Bu soruların bazılarını yıllar içinde kişisel gözlemlerimle bulmuştum elbette. Örneğin kedilerin kucağa alındığında niçin ön patileriyle düzenli aralıklarla göğsümüzü çiğnediklerinin cevabını, yavru kedilerin annelerinin sütünü emerken aynı hareketi yaptıklarını görünce anlamamak mümkün değil… Ama bir çok sorunun cevabını ya hiç bilmiyormuşum, ya da yanlış biliyormuşum. Mesela kedilerin dışkılarını gömmeleri hep ilgimi çekmiştir (öteki hayvanlar gömmüyorlar ya…) Desmond Morris “kedilerin dışkılarını gömmesi koku teşhirini azaltmanın bir yoludur,” diyor. “Dışkı gömmek, sosyal statü konusunda endişeli, ast konumundaki bir kedinin eylemidir. Baskın konumdaki erkek kedilerin, gömmek şöyle dursun, dışkılarını reklamını yaparmışcasına küçük tepeciklerin üstüne ya da kokunun azami etkiyle etrafa yayılabileceği bir başka noktaya yerleştirdikleri saptanmıştır.” Yani ben bahçede hayvan pislikleri gördüğümde eşime, “Yok kediler dışkılarını gömer, bunlar başka hayvanların işi olmalı,” diyemiyeceğim bundan sonra. Aynı şekilde erkek kedilerin o korkunç kokulu idrarlarını saga sola acımaksızın püskürtmelerinin karşılığında dişi kedilerin de benzer bir eylem yaptıklarını, ama onların kokularını duymadığımızı da öğrendim bu kitaptan. Dişi kedilerin afedersiniz kıçlarını dönüp kuyruklarını kaldırdıklarında hissetmesem de, duymasam da bacaklarıma incecikten bir koku bulaştırdıklarını biliyorum bundan sonra…

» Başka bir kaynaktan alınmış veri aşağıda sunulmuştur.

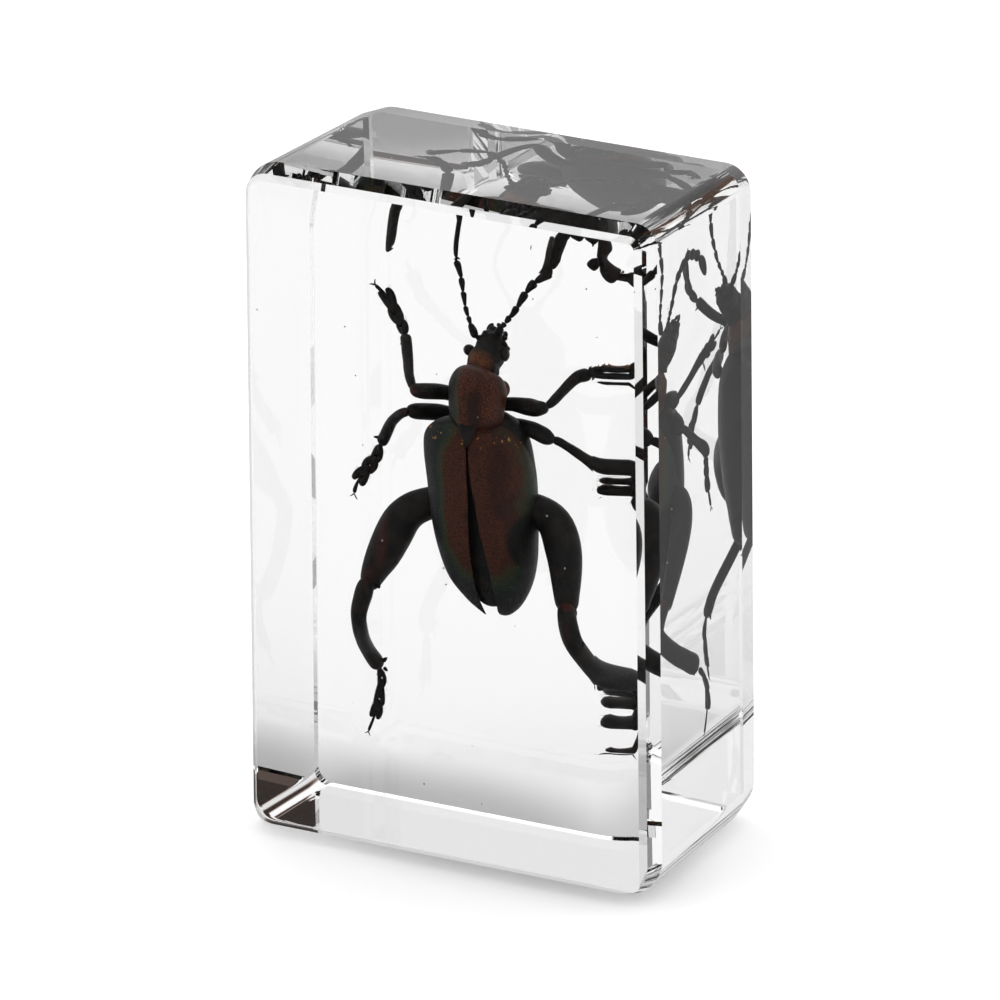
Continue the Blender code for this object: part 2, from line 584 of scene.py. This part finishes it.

Peki kediler niye habire tüylerini yalar? Sadece temizlik için mi? Değilmiş. Tamam temizlik de var işin içinde ama “tekrar tekrar yalamak tüylerin yumuşamasını ve böylelikle daha etkili bir yalıtım katmanı haline gelmesini de sağlar”mış. Böylece kışın soğuktan, yazın sıcaktan korunuyor bizim kediler… Sadece bu da değil, “bir kedi tüylerini yaladığında kendini korumaktadır; hem de sadece kirden ve hastalıktan değil, soğuktan, aşırı ısınmadan, vitamin eksikliğinden, sosyal gerginlikten, yabancı kokulardan ve derisine kadar sırılsıklam olmaktan da.” Ne özel bir yalamaymış ama bu değil mi, insan hayranlık duymadan edemiyor!

Kedilerin cinsel yaşamına ayrılan sayfalar ise sürprizlerle dolu. Biz arka bahçeye baktığımısda zavallı bir dişi kedinin çevresini sarmış vahşi vahşi bağırtılar çıkaran erkek kediler ordusu görür, vah yazık kızıma, diyerek endişeleniriz. Ama hayır efendim. Bütün bu seremoniyi idare eden dişi kediymiş. Ayrıntıları okusanız aklınız şaşar. Erkek kedilerin penis özelliklerine kadar uzanan, sürprizleriyle gözlerinizi faltaşı gibi açtıracak bilgiler veriyor bize Desmond Morris.

Bu kadar tiyö yeter. Kedi sahipleri, sevenleri zaten bilgilerine bilgi katmak için alıp okuyacaktır bu kitabı. Sevmeyenler ise neler neler kaçırdıklarını kitabın “Kedi Sahipleri Neden Diğer İnsanlardan Daha Sağlıklıdır” bölümünü okuyunca anlayacaklardır. Benden söylemesi!